## What you have to do
Find the lines that hold the word "this" and return them.

## Records for the task
____

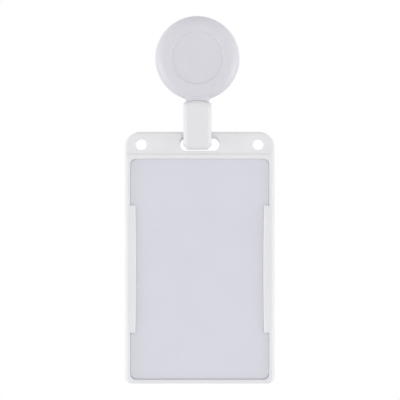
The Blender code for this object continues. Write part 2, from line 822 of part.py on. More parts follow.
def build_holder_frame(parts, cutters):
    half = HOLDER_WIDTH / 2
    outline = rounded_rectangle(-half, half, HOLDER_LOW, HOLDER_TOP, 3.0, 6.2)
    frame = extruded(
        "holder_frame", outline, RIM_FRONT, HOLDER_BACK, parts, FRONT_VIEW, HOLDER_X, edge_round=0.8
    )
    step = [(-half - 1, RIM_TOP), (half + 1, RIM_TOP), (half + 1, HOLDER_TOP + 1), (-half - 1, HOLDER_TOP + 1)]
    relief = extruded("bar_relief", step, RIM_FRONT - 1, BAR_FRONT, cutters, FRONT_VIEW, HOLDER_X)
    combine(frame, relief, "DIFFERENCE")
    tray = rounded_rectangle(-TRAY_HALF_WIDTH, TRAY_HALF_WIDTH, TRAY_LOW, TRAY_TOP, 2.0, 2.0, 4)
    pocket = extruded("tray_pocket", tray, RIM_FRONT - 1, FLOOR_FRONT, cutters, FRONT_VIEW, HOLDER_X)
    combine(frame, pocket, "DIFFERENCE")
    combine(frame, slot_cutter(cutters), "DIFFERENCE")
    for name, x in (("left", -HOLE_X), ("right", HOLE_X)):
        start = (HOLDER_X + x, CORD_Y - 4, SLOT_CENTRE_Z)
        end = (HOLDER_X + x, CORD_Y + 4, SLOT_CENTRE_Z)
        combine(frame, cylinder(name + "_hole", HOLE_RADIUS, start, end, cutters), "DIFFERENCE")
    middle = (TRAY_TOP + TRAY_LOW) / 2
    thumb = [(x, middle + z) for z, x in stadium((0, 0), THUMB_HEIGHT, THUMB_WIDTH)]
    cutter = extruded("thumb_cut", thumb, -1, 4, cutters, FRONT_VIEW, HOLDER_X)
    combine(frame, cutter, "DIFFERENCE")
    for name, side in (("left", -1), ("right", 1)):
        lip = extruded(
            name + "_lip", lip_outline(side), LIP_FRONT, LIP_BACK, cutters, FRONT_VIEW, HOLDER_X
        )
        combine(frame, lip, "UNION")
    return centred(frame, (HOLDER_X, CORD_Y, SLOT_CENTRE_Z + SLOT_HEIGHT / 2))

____

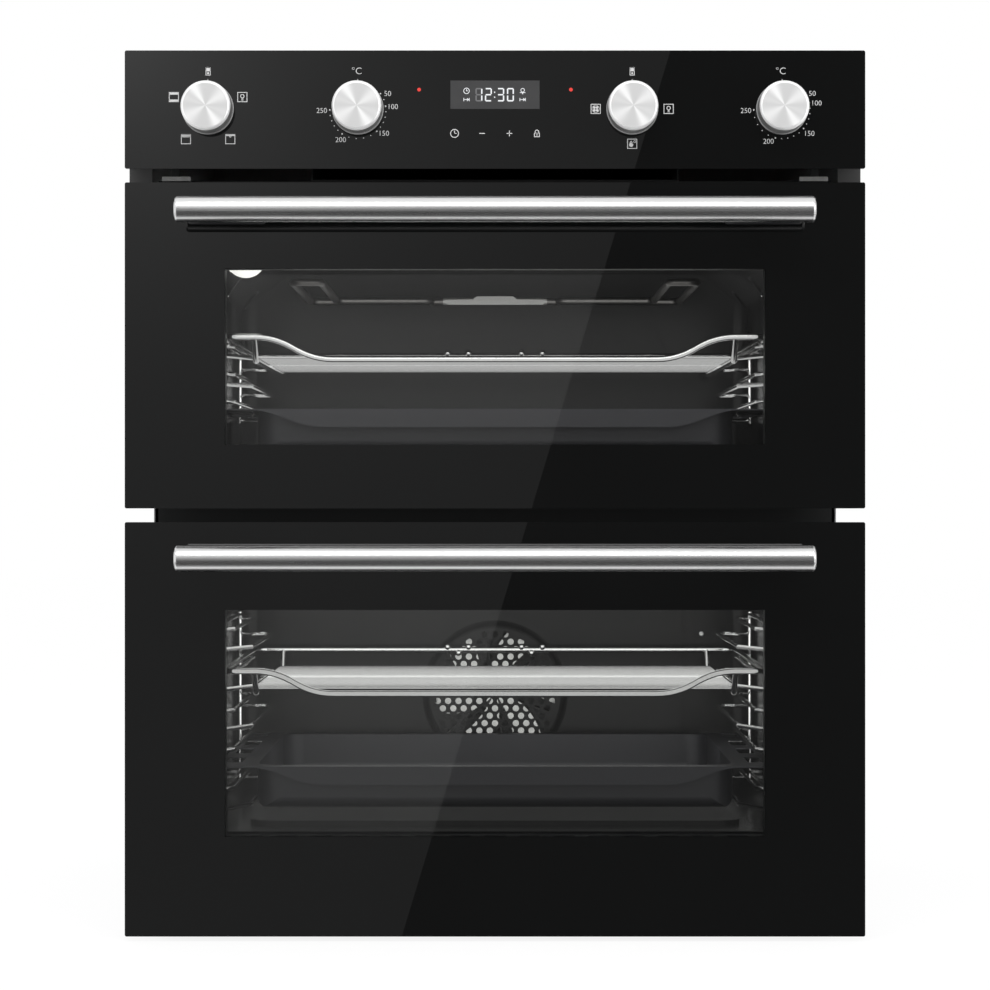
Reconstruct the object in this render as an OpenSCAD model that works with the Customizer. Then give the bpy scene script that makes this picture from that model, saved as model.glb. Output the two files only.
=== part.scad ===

____

## Answer
The Blender code for this object continues. Write part 2, from line 822 of part.py on. More parts follow.
Reconstruct the object in this render as an OpenSCAD model that works with the Customizer. Then give the bpy scene script that makes this picture from that model, saved as model.glb. Output the two files only.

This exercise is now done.